Vanishing Platelets Rapid and Extreme Tirofiban-Induced Thrombocytopenia after Percutaneous Coronary Intervention for Acute Myocardial Infarction

Section of Cardiology, Department of Medicine, Aga Khan University Hospital, Karachi 74800, Pakistan.
Texas Heart Institute journal / from the Texas Heart Institute of St. Luke's Episcopal Hospital, Texas Children's Hospital (Impact Factor: 0.65). 02/2010; 37(1):109-12.
Source: PubMed


Glycoprotein IIb/IIIa inhibitors are established treatment for patients who develop acute coronary syndromes.
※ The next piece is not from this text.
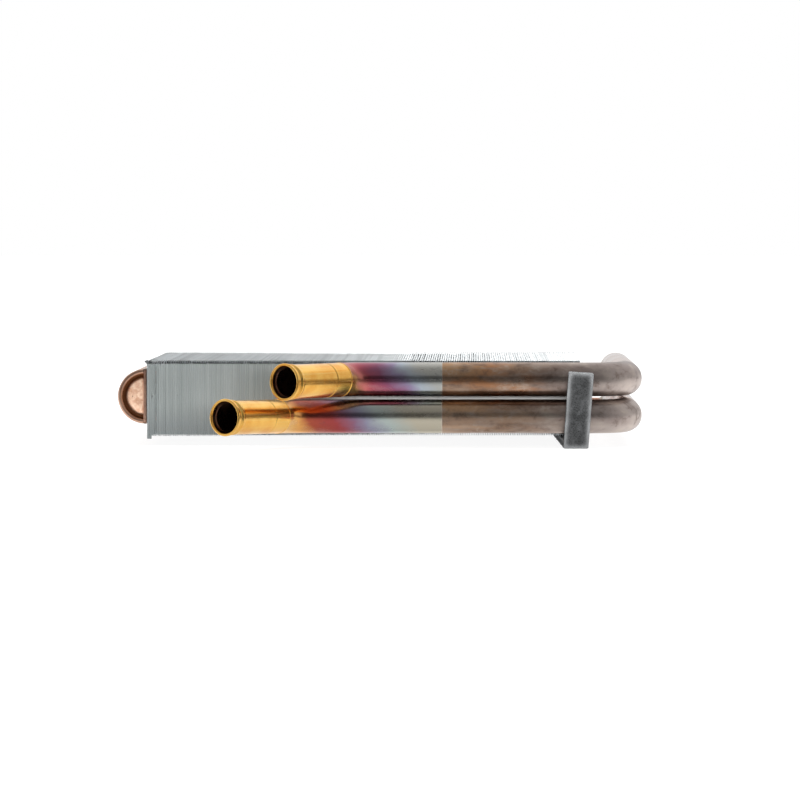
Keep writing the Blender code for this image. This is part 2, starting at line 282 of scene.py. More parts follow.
OUTLET_TINT = [
    (0, (0.62, 0.33, 0.11)), (5, (0.4, 0.16, 0.1)),
    (12, (0.56, 0.16, 0.15)), (19, (0.42, 0.085, 0.12)),
    (29, (0.28, 0.09, 0.165)), (38, (0.3, 0.24, 0.37)),
    (45, (0.4, 0.45, 0.51)), (54, (0.42, 0.43, 0.41)),
]
INLET_TINT = [
    (0, (0.86, 0.5, 0.17)), (8, (0.8, 0.4, 0.12)),
    (20, (0.42, 0.095, 0.055)), (32, (0.36, 0.065, 0.065)),
    (42, (0.26, 0.15, 0.23)), (50, (0.28, 0.27, 0.36)),
    (62, (0.4, 0.46, 0.44)), (76, (0.47, 0.43, 0.34)),
]


def tinted_copper(name, tint_stops, line_at, header_at, dark_band_strength):
    """A pipe's copper. Heat colours run from the spigot to a sharp line where the cleaning stopped,
    brown oxide with rust, grey and mauve patches covers the rest, and the header is smoother."""
    s = Surface(name, 1.0, 0.3)
    along, height = s.attribute("along"), s.attribute("height")
    above = s.spread(height, -0.15, 0.75)
    film = s.noise(150, 4.0, (0.35, 1, 1))
    tint = heat_colours(s, tint_stops, line_at, along, height)
    before_line = s.spread(along, line_at - 24 * MM, line_at - 8 * MM, 0.04, 0.36)
    tint = s.mix(s.times(above, before_line), tint, (0.58, 0.54, 0.46))
    tint = s.stain(tint, (0.46, 0.46, 0.48), film, 0.5, 0.72, 0.14)
    stains = s.noise(230, 6.0, (0.5, 1, 1), 0.6, 0.65)
    tint = s.stain(tint, (0.1, 0.08, 0.1), stains, 0.6, 0.72, 0.55)

    patches = s.noise(30, 5.0, (0.45, 1.0, 1.4), 0.4)
    grain = s.noise(300, 4.0, (0.25, 1, 1))
    far = s.spread(along, line_at + 32 * MM, line_at + 85 * MM)
    past_line = s.spread(along, line_at + 8 * MM, line_at + 34 * MM, 0.75, 0.0)
    oxide = oxide_colours(s, patches, grain, far, s.times(past_line, above))
    # painted shade: a dark band round the pipe's lower middle, standing in for the dark part of its
    # reflection
    painted_dark_band = s.spread(s.math("ABSOLUTE", s.plus(height, 0.3)), 0.1, 0.34, 1.0, 0.2)
    dark_band_fades = s.spread(along, line_at + 95 * MM, line_at + 45 * MM, 0.35, 1.0)
    oxide = s.mix(s.times(painted_dark_band, dark_band_fades, dark_band_strength), oxide, (0.1, 0.068, 0.052))

    oxidised = s.spread(along, line_at - 0.2 * MM, line_at + 0.2 * MM)
    colour = s.mix(oxidised, tint, oxide)
    off_line = s.math("ABSOLUTE", s.minus(along, line_at))
    colour = s.mix(s.spread(off_line, 0.2 * MM, 0.6 * MM, 0.2, 0.0), colour, (0.8, 0.74, 0.66))
    header = s.spread(along, header_at, header_at + 15 * MM)
    s.set("Base Color", s.mix(s.times(header, 0.5), colour, (0.72, 0.52, 0.44)))
    rough_tint = s.spread(film, 0.35, 0.7, 0.17, 0.3)
    rough_oxide = s.plus(s.spread(patches, 0.3, 0.7, 0.24, 0.36), s.times(far, 0.1))
    rough_oxide = s.minus(rough_oxide, s.times(header, 0.22))
    s.set("Roughness", s.plus(rough_tint, s.times(s.minus(rough_oxide, rough_tint), oxidised)))
    s.bump(s.plus(grain, s.times(patches, 2.0)), 0.25, 0.00012)
    return s.material


def heat_colours(s, tint_stops, line_at, along, height):
    """The tint by the distance along the pipe. It wanders, and is further on at the top of the pipe."""
    wander = s.noise(60, 8.0, (0.8, 1.0, 1.6), 0.3, 0.62)
    drift = s.plus(s.times(s.minus(wander, 0.5), 19 * MM), s.times(height, 8 * MM))
    progress = s.times(s.plus(along, drift), 1.0 / line_at)
    return s.ramp(progress, [(at * MM / line_at, colour) for at, colour in tint_stops])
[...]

Thrombocytopenia is known to occur following the administration of various drugs, including heparin and glycoprotein IIb/IIIa inhibitors. In the case of glycoprotein IIb/IIIa inhibitors, the mechanism is thought to be drug-dependent antibodies. In most cases, the thrombocytopenia is mild or moderate in severity. Severe thrombocytopenia (platelet count, <50 x 10(9)/L) is distinctly rare. Herein, we report a case of tirofiban-induced thrombocytopenia in which the overall platelet count dropped precipitously to <1 x 10(9)/L within 12 hours of administration; recovery was relatively prolonged, possibly owing to concomitant renal insufficiency. The severity and the rapidity of onset emphasize the need to routinely check platelet counts early after tirofiban administration, in order to prevent sequelae.